• Written exercise
Repeat exactly the lines of the entries below from the one with "cup = cup.fuse(thread_ridge(low_end_angle))" through the one with "obj.parent = None", both ends included, and nothing else.

— START OF Information shown —

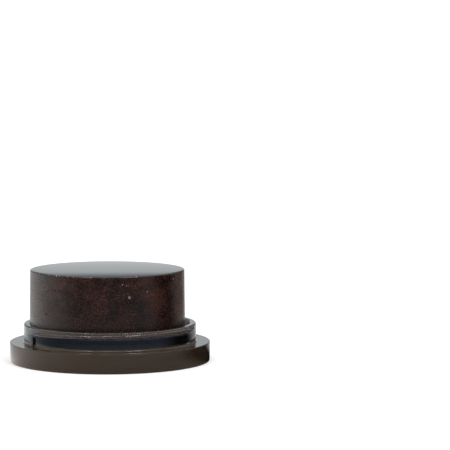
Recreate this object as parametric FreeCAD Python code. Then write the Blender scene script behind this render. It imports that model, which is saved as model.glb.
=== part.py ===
"""A cake of bowed-instrument rosin standing in the open base of its round twist-lock case.

Millimetres, +Z up. The origin is the centre of the foot: the case's axis is the Z axis and the
foot rests on the plane z = 0. Angles are measured from the front of the case, which is -Y, and
grow towards +X.
"""

import FreeCAD, Part
import math
import os

# The cast rosin
cake_diameter = 50.6  # at the top
cake_height = 21.2
cake_draft = 0.2  # how much larger the cake's radius is at its bottom
cake_edge_radius = 0.4
cake_offset = 0.8  # how far towards -X the cake was pressed down beside the case's axis

# The double-sided pad that holds the rosin down
pad_inset = 3.5  # from the cake's lower edge to the pad's side
pad_thickness = 0.5

# The cup that takes the rosin and carries the lid's thread
cake_side_gap = 0.1  # least gap between the cake and the recess wall
rim_wall = 2.0
rim_edge_radius = 0.45
neck_height = 6.1
foot_collar_width = 0.35  # how far the collar at the neck's foot stands out
foot_collar_land = 0.2  # height of the collar's upright side
foot_collar_slope = 0.7  # height of the slope above that side
recess_depth = 4.1
recess_floor_thickness = 1.6
shoulder_width = 2.4
spigot_wall = 1.6

# The twist-lock thread on the neck: equal ridges, each with a stop rib just past its low end
ridge_count = 2
ridge_sweep = 136.0
ridge_low_end_angle = -56.0
ridge_height = 1.5
ridge_depth = 0.6
ridge_flat = 0.65  # height of the ridge's outer band
ridge_under_slope = 0.35  # height over which the ridge's lower face leaves the neck
ridge_rim_gap = 0.45
ridge_drop = 1.05  # how far the low end lies below the level run
ridge_drop_power = 3.6
ridge_sections = 17
ridge_root = 0.3  # how deep the ridge and the rib run into the neck's wall
ridge_tip_share = 0.05  # share of the ridge over which each end fades in
ridge_tip_depth = 0.2  # share of the full depth that is left at each end
stop_gap_angle = 2.3
stop_width = 1.4
stop_depth = 0.6
stop_edge_radius = 0.2

# The wide grip ring with its flange
base_height = 6.4
flange_width = 4.35  # how far the flange stands out past the neck
flange_thickness = 1.8
flange_edge_radius = 0.2
skirt_wall = 2.4
skirt_draft = 0.15  # how much smaller the skirt's radius is at the foot
foot_edge_radius = 0.35

# The disc that closes the underside
plate_recess = 0.6
plate_thickness = 1.2

# Fits
spigot_clearance = 0.1
plate_clearance = 0.1

# Levels and radii that follow from the sizes above
rim_top = base_height + neck_height
recess_floor = rim_top - recess_depth
plate_top = plate_recess + plate_thickness
ridge_level = rim_top - ridge_rim_gap - ridge_height
ridge_low_end = ridge_level - ridge_drop
cake_top_radius = cake_diameter / 2
cake_bottom_radius = cake_top_radius + cake_draft
pad_radius = cake_bottom_radius - pad_inset
recess_radius = cake_bottom_radius + cake_offset + cake_side_gap
neck_radius = recess_radius + rim_wall
spigot_radius = neck_radius - shoulder_width
collar_radius = neck_radius + foot_collar_width
collar_top = base_height + foot_collar_land + foot_collar_slope
flange_radius = neck_radius + flange_width
foot_radius = flange_radius - skirt_draft
skirt_bore = foot_radius - skirt_wall
cake_centre = FreeCAD.Vector(-cake_offset, 0, 0)


def turned(outline):
    """A solid of revolution about Z from (radius, height) points."""
    corners = [FreeCAD.Vector(radius, 0, height) for radius, height in outline]
    face = Part.Face(Part.makePolygon(corners + corners[:1]))
    return face.revolve(FreeCAD.Vector(0, 0, 0), FreeCAD.Vector(0, 0, 1), 360)


def disc(radius, bottom, thickness):
    """A plain round disc on the Z axis."""
    return Part.makeCylinder(radius, thickness, FreeCAD.Vector(0, 0, bottom))


def round_edge(solid, radius, height, edge_radius):
    """Rounds the circular edge that lies at this radius and height."""
    near = 1e-4
    edges = []
    for edge in solid.Edges:
        if not isinstance(edge.Curve, Part.Circle):
            continue
        if abs(edge.Curve.Radius - radius) < near and abs(edge.Curve.Center.z - height) < near:
            edges.append(edge)
    return solid.makeFillet(edge_radius, edges)


def around(angle, radius, height):
    """The point at this angle from the front, radius from the axis and height."""
    turn = math.radians(angle)
    return FreeCAD.Vector(radius * math.sin(turn), -radius * math.cos(turn), height)


def ridge_fade(share):
    """How much of its full depth the ridge has at this share of its length."""
    from_end = min(share, 1 - share) / ridge_tip_share
    rise = math.sin(math.pi / 2 * min(from_end, 1.0))
    return ridge_tip_depth + (1 - ridge_tip_depth) * rise


def ridge_shares():
    """Where the ridge's sections stand: evenly spaced, with one more close to each end."""
    evenly = [step / (ridge_sections - 1) for step in range(ridge_sections)]
    near_ends = [ridge_tip_share / 3, 1 - ridge_tip_share / 3]
    return sorted(evenly + near_ends)


def ridge_outline(bottom, depth):
    """The ridge's section from the wall's inside out: each slope starts within the wall."""
    over_slope = ridge_height - ridge_under_slope - ridge_flat
    root = neck_radius - ridge_root
    crest = neck_radius + depth
    root_share = ridge_root / ridge_depth
    return [
        (root, bottom - ridge_under_slope * root_share),
        (crest, bottom + ridge_under_slope),
        (crest, bottom + ridge_under_slope + ridge_flat),
        (root, bottom + ridge_height + over_slope * root_share),
    ]


def thread_ridge(low_end_angle):
    """One ridge: a level run whose last part dips to its low end, where the lid draws tight."""
    sections = []
    for share in ridge_shares():
        angle = low_end_angle + share * ridge_sweep
        bottom = ridge_level - ridge_drop * (1 - share) ** ridge_drop_power
        outline = ridge_outline(bottom, ridge_depth * ridge_fade(share))
        corners = [around(angle, radius, height) for radius, height in outline]
        sections.append(Part.makePolygon(corners + corners[:1]))
    return Part.makeLoft(sections, True, False)


def stop_rib(angle):
    """The upright rib that stops the lid's lug, standing on the flange against the neck."""
    length = ridge_root + stop_depth
    start = FreeCAD.Vector(-stop_width / 2, -(neck_radius + stop_depth), base_height)
    rib = Part.makeBox(stop_width, length, ridge_low_end - base_height, start)
    outer = [edge for edge in rib.Edges if edge.BoundBox.YMax < start.y + stop_edge_radius]
    rib = rib.makeFillet(stop_edge_radius, outer)
    rib.rotate(FreeCAD.Vector(0, 0, 0), FreeCAD.Vector(0, 0, 1), angle)
    return rib


def rosin_cake():
    """The cast block, as it left its mould: flat on top, a little wider at the bottom."""
    bottom = recess_floor + pad_thickness
    top = bottom + cake_height
    cake = turned([(0, bottom), (cake_bottom_radius, bottom), (cake_top_radius, top), (0, top)])
    cake = round_edge(cake, cake_top_radius, top, cake_edge_radius)
    cake.translate(cake_centre)
    return cake


def adhesive_pad():
    """The foam disc between the recess floor and the cake."""
    pad = disc(pad_radius, recess_floor, pad_thickness)
    pad.translate(cake_centre)
    return pad


def threaded_cup():
    """The neck, its recess and floor, the spigot below and the thread outside."""
    floor_underside = recess_floor - recess_floor_thickness
    spigot_bore = spigot_radius - spigot_wall
    cup = turned([
        (0, floor_underside),
        (spigot_bore, floor_underside),
        (spigot_bore, plate_top),
        (spigot_radius, plate_top),
        (spigot_radius, base_height),
        (collar_radius, base_height),
        (collar_radius, base_height + foot_collar_land),
        (neck_radius, collar_top),
        (neck_radius, rim_top),
        (recess_radius, rim_top),
        (recess_radius, recess_floor),
        (0, recess_floor),
    ])
    cup = round_edge(cup, neck_radius, rim_top, rim_edge_radius)
    cup = round_edge(cup, recess_radius, rim_top, rim_edge_radius)
    for number in range(ridge_count):
        low_end_angle = ridge_low_end_angle + number * 360 / ridge_count
        cup = cup.fuse(thread_ridge(low_end_angle))
        cup = cup.fuse(stop_rib(low_end_angle - stop_gap_angle))
    return cup.removeSplitter()


def grip_base():
    """The skirt and flange in one moulding, with a hole for the cup's spigot."""
    flange_underside = base_height - flange_thickness
    flange_hole = spigot_radius + spigot_clearance
    base = turned([
        (skirt_bore, 0),
        (foot_radius, 0),
        (flange_radius, base_height),
        (flange_hole, base_height),
        (flange_hole, flange_underside),
        (skirt_bore, flange_underside),
    ])
    base = round_edge(base, foot_radius, 0, foot_edge_radius)
    return round_edge(base, flange_radius, base_height, flange_edge_radius)


def base_plate():
    """The disc pressed into the skirt from below and bonded to the spigot's end."""
    return disc(skirt_bore - plate_clearance, plate_recess, plate_thickness)


os.makedirs("parts", exist_ok=True)
for make_piece in (rosin_cake, adhesive_pad, threaded_cup, grip_base, base_plate):
    piece = make_piece()
    piece.exportStep("parts/" + make_piece.__name__ + ".step")
    print(make_piece.__name__, piece.isValid(), len(piece.Solids), round(piece.Volume, 1))
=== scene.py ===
import math
import random

import bpy
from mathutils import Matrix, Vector


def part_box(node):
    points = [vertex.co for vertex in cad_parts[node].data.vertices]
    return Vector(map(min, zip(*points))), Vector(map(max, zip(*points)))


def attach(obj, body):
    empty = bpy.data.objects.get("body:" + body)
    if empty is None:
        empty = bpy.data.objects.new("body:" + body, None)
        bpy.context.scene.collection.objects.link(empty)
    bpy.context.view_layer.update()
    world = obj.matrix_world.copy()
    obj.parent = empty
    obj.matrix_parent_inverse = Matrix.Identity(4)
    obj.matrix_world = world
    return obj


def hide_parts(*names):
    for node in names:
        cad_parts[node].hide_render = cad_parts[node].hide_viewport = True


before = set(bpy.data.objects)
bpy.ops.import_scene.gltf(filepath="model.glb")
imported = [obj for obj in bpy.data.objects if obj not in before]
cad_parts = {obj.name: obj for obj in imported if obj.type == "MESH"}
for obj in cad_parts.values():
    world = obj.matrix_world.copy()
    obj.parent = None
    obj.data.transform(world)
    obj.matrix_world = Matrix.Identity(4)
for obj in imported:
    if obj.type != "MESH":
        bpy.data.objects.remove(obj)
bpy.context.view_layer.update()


# Camera. A long lens from a low stand, with the object to the left of the middle.
camera_place = Vector((0.03765, -0.800, 0.115))
camera_tilt_down = math.radians(5.042)
camera_lens = 196.9

camera_data = bpy.data.cameras.new("camera")
camera_data.lens = camera_lens
camera_data.sensor_width = 36.0
camera = bpy.data.objects.new("camera", camera_data)
camera.location = camera_place
camera.rotation_euler = (math.pi / 2 - camera_tilt_down, 0, 0)
bpy.context.scene.collection.objects.link(camera)
bpy.context.scene.camera = camera
bpy.context.scene.view_settings.view_transform = "Standard"


# Studio. A pale table inside a white tent that is open towards the camera. Upright fronts mirror
# the dim room, sides and tops mirror white cloth, and a dark flag stands to the right. Near the
# object a gloss mirrors the lit table, and past that a ring of it that lies in cool shade.
tent_strength = 1.1
tent_white = (1.0, 1.0, 1.0)
room_dim = (0.085, 0.085, 0.10)
flag_black = (0.004, 0.004, 0.005)
warm_card = (0.16, 0.10, 0.05)
tent_turns = (
    (-180, (0.60, 0.64, 0.65)), (-150, (0.60, 0.62, 0.60)), (-130, (0.92, 0.88, 0.84)),
    (-104, (0.86, 0.83, 0.82)), (-76, (0.62, 0.58, 0.58)), (-61, (0.56, 0.52, 0.52)),
    (-57, room_dim), (55, room_dim), (60, (0.46, 0.42, 0.42)), (70, (0.44, 0.40, 0.40)),
    (78, flag_black), (125, flag_black), (130, (0.80, 0.80, 0.78)), (133, (0.80, 0.80, 0.78)),
    (135, warm_card), (158, warm_card), (170, (0.60, 0.64, 0.65)), (180, (0.60, 0.64, 0.65)),
)
tent_shoulder = (0.17, 0.22, 0.28)
tent_roof = (1.05, 0.90, 0.76)
tent_shoulder_heights = (0.130, 0.200)  # sines of the height angles where the walls end
tent_roof_heights = (0.35, 0.62)
table_size = 4.0
table_colour = (0.92, 0.92, 0.92)
table_glow = 0.15
table_turns = (
    (-180, (0.40, 0.44, 0.46)), (-148, (0.42, 0.47, 0.50)), (-130, (0.74, 0.77, 0.76)),
    (-104, (0.98, 0.94, 0.92)), (-86, (1.28, 1.18, 1.08)), (-72, (1.25, 1.10, 1.00)),
    (-43, (1.00, 0.84, 0.72)), (-20, (0.76, 0.61, 0.50)), (40, (0.62, 0.54, 0.46)),
    (60, (0.50, 0.43, 0.37)), (73, (0.20, 0.17, 0.12)), (84, flag_black), (112, flag_black),
    (128, (0.6, 0.6, 0.58)), (180, (0.9, 0.9, 0.9)),
)
shade_turns = (
    (-180, (0.80, 0.84, 0.84)), (-133, (1.05, 1.08, 1.08)), (-107, (0.62, 0.78, 0.86)),
    (-97, (0.40, 0.50, 0.58)),
    (-78, (0.24, 0.30, 0.40)), (-60, (0.18, 0.26, 0.35)), (60, (0.24, 0.31, 0.42)),
    (78, (0.12, 0.12, 0.15)), (88, flag_black), (112, flag_black), (128, (0.5, 0.5, 0.5)),
    (180, (0.80, 0.84, 0.84)),
)
lit_table_ends = (0.073, 0.080)  # distances from the middle of the object
shade_ends = (0.100, 0.112)
lamp_distance = 1.2
lamp_height = 0.25


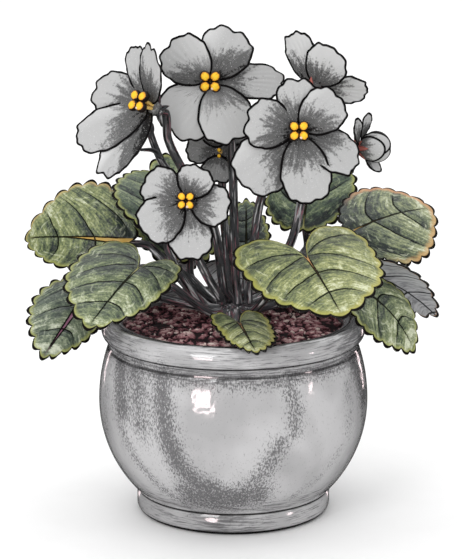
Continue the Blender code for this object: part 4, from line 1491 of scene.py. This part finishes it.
@dataclass(frozen=True)
class Bloom:
    """An open flower: its throat, the way it faces, its petals and the route of its stalk."""

    name: str
    centre: Point
    facing: Point
    foot: tuple[float, float]
    petals: tuple[Petal, ...]
    stalk: tuple[Point, ...]
    finish: Finish = Finish.PETAL
    back: Finish = Finish.PETAL_BACK
    lobes: int = 4
    lobe_size: float = 0.0024
    anther_height: float = 0.0045
    red_calyx: bool = False

    sac_ring: float = 1.12
    sac_shape: Point = (0.98, 0.86, 0.8)
    throat_radius: float = 0.0034
    throat_front: float = 0.0006
    throat_back: float = -0.0025
    calyx_radius: float = 0.0029
    stalk_radius: float = 0.0019
    petal_thickness: float = 0.00040

    @property
    def stance(self) -> Matrix:
        """Place and turn of the bloom."""
        return facing_stance(self.centre, self.facing)

    @property
    def stalk_route(self) -> list[Vector]:
        """Route the stalk from the crown to the back of the calyx."""
        facing = Vector(self.facing).normalized()
        top = self.throat_back - GAP
        sink = -GAP if self.red_calyx else 0.0006
        end = Vector(self.centre) + facing * (top - CALYX_DEPTH + sink)
        start = Vector((*self.foot, CROWN_TOP + GAP))
        return smooth_route([start, start + up(0.0018), *self.stalk, end - facing * 0.004, end], 8)

    def corolla(self) -> None:
        """Make the petals and the short tube that joins them."""
        bm = bmesh.new()
        stance = self.stance
        for petal in self.petals:
            petal.add(bm, stance, petal.place)
        finishes = (self.finish, self.back, Finish.EDGE)
        piece = show("corolla_" + self.name, bm, ["petals_" + self.name], finishes)
        thicken(piece, self.petal_thickness)
        bm = bmesh.new()
        ends = (
            (self.throat_back, self.calyx_radius - GAP),
            (-0.0010, self.throat_radius * 0.9),
            (self.throat_front - 0.0006, self.throat_radius),
            (self.throat_front, self.throat_radius * 0.8),
        )
        route = [stance @ up(height) for height, _ in ends]
        add_tube(bm, route, lambda share: ends[round(share * 3)][1], 32)
        mark(bm, "reach", (9.0, 0.30, 0.0))
        show("throat_" + self.name, bm, [], [self.finish])

    def pollen_sacs(self) -> None:
        """Make the yellow lobes on their filaments, and the stigma beside four of them."""
        stance = self.stance
        size = self.lobe_size
        bm = bmesh.new()
        layer = bm.verts.layers.float.new("tone")
        for number in range(self.lobes):
            angle = math.tau * (number + 0.5) / self.lobes
            spot = Matrix.Translation(spoke(angle) * size * self.sac_ring + up(self.anther_height))
            turn = Matrix.Rotation(angle, 4, "Z")
            local = bmesh.ops.create_uvsphere(bm, u_segments=28, v_segments=18, radius=1.0)["verts"]
            for vert in local:
                # Painted shade: each sac darkens towards its foot and along its crease
                vert[layer] = 0.5 + 0.5 * vert.co.z
                groove = 0.10 * bell(vert.co.y, 0.16) * max(0.0, vert.co.z)
                vert.co.z -= groove
                vert[layer] -= 0.5 * groove
            shape = Matrix.Diagonal((*(size * side for side in self.sac_shape), 1))
            bmesh.ops.transform(bm, matrix=stance @ spot @ turn @ shape, verts=local)
        show("pollen_sacs_" + self.name, bm, ["anthers_" + self.name], [Finish.ANTHER])
        bm = bmesh.new()
        for number in range(self.lobes):
            out = spoke(math.tau * (number + 0.5) / self.lobes) * size
            points = [out * 0.35, out * 0.45 + up(0.002), out * 0.75 + up(self.anther_height)]
            add_tube(bm, [stance @ point for point in smooth_route(points, 5)], tapering(0.0007, 0.0006), 12)
        mark(bm, "tone", 0.8)
        show("filaments_" + self.name, bm, [], [Finish.FILAMENT])
        if self.lobes < 4:
            return
        bm = bmesh.new()
        tip = Vector((0.35 * size, -1.15 * size, self.anther_height + 0.5 * size))
        points = [up(0), Vector((0.1 * size, -0.5 * size, self.anther_height * 0.7)), tip]
        add_tube(bm, [stance @ point for point in smooth_route(points, 6)], tapering(0.0004, 0.0003), 10)
        spot = stance @ Matrix.Translation(tip)
        bmesh.ops.create_uvsphere(bm, u_segments=14, v_segments=10, radius=0.0006, matrix=spot)
        mark(bm, "tone", 0.85)
        show("stigma_" + self.name, bm, [], [Finish.STIGMA])

    def stalk_and_calyx(self, extra: Callable[[bmesh.types.BMesh], None] | None = None) -> None:
        """Make the stalk with its calyx, and what else grows from it.

        Args:
            extra: Adds more growth to the stalk's shape.
        """
        bm = bmesh.new()
        add_tube(bm, self.stalk_route, tapering(self.stalk_radius, self.stalk_radius * 0.92), 18)
        if extra:
            extra(bm)
        cup = bmesh.new() if self.red_calyx else bm
        lift = 20 if self.red_calyx else 9
        top = self.throat_back - GAP
        add_calyx(cup, self.stance, top, [(90 + 72 * number, lift, 0.007) for number in range(5)])
        show("flower_stalk_" + self.name, bm, ["stalk_" + self.name], [Finish.STEM])
        if self.red_calyx:
            show("sepals_" + self.name, cup, ["calyx_" + self.name], [Finish.RED_STEM])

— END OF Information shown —

• Reply to the exercise
        cup = cup.fuse(thread_ridge(low_end_angle))
        cup = cup.fuse(stop_rib(low_end_angle - stop_gap_angle))
    return cup.removeSplitter()


def grip_base():
    """The skirt and flange in one moulding, with a hole for the cup's spigot."""
    flange_underside = base_height - flange_thickness
    flange_hole = spigot_radius + spigot_clearance
    base = turned([
        (skirt_bore, 0),
        (foot_radius, 0),
        (flange_radius, base_height),
        (flange_hole, base_height),
        (flange_hole, flange_underside),
        (skirt_bore, flange_underside),
    ])
    base = round_edge(base, foot_radius, 0, foot_edge_radius)
    return round_edge(base, flange_radius, base_height, flange_edge_radius)


def base_plate():
    """The disc pressed into the skirt from below and bonded to the spigot's end."""
    return disc(skirt_bore - plate_clearance, plate_recess, plate_thickness)


os.makedirs("parts", exist_ok=True)
for make_piece in (rosin_cake, adhesive_pad, threaded_cup, grip_base, base_plate):
    piece = make_piece()
    piece.exportStep("parts/" + make_piece.__name__ + ".step")
    print(make_piece.__name__, piece.isValid(), len(piece.Solids), round(piece.Volume, 1))
=== scene.py ===
import math
import random

import bpy
from mathutils import Matrix, Vector


def part_box(node):
    points = [vertex.co for vertex in cad_parts[node].data.vertices]
    return Vector(map(min, zip(*points))), Vector(map(max, zip(*points)))


def attach(obj, body):
    empty = bpy.data.objects.get("body:" + body)
    if empty is None:
        empty = bpy.data.objects.new("body:" + body, None)
        bpy.context.scene.collection.objects.link(empty)
    bpy.context.view_layer.update()
    world = obj.matrix_world.copy()
    obj.parent = empty
    obj.matrix_parent_inverse = Matrix.Identity(4)
    obj.matrix_world = world
    return obj


def hide_parts(*names):
    for node in names:
        cad_parts[node].hide_render = cad_parts[node].hide_viewport = True


before = set(bpy.data.objects)
bpy.ops.import_scene.gltf(filepath="model.glb")
imported = [obj for obj in bpy.data.objects if obj not in before]
cad_parts = {obj.name: obj for obj in imported if obj.type == "MESH"}
for obj in cad_parts.values():
    world = obj.matrix_world.copy()
    obj.parent = None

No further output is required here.